Of course, there is the potential for abuse, as there is in any market. The market-based system for pricing oil that exists today, which came into being in the late 1980s, is not immune to irrational exuberance or isolated instances of illegal activity. The United States must continue to regulate its commodities markets. The CFTC is wise to slowly and methodically consider how it implements the Dodd-Frank Act, which was designed in part to increase transparency and improve pricing in the commodities derivatives market, and to study what impact this new legislation will have on oil.


But critics of speculation should be careful what they wish for. As a means of determining the fair value for a barrel of oil, today’s market is far superior to the other pricing systems that have existed since World War II. In the 1950s and 1960s, executives at the world’s largest integrated oil companies enjoyed the prerogative of setting benchmark oil prices, unconstrained by rowdy open-market trading.
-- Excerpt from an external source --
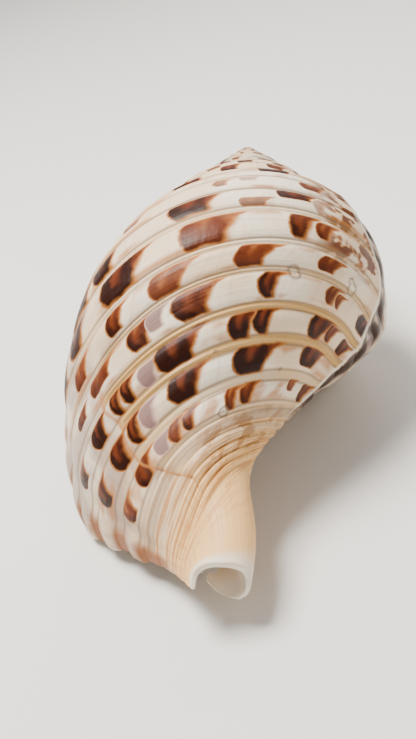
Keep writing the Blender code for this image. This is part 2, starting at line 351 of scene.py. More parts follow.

Political power brokers in OPEC assumed the privilege of administering prices in the early 1970s, which they held until around 1988, when market trading became the main method for pricing oil. Wall Street speculators had nowhere near the presence in the oil market during those two earlier eras that they do today, and yet few would choose to return to those defunct arrangements.


Ever since the days of Rockefeller, it has been a venerable American tradition for high gas prices to cause restlessness among American voters and finger-pointing among Washington politicians. These tensions are only amplified by the partisan rhetoric of an election year. But speculators are not the correct target.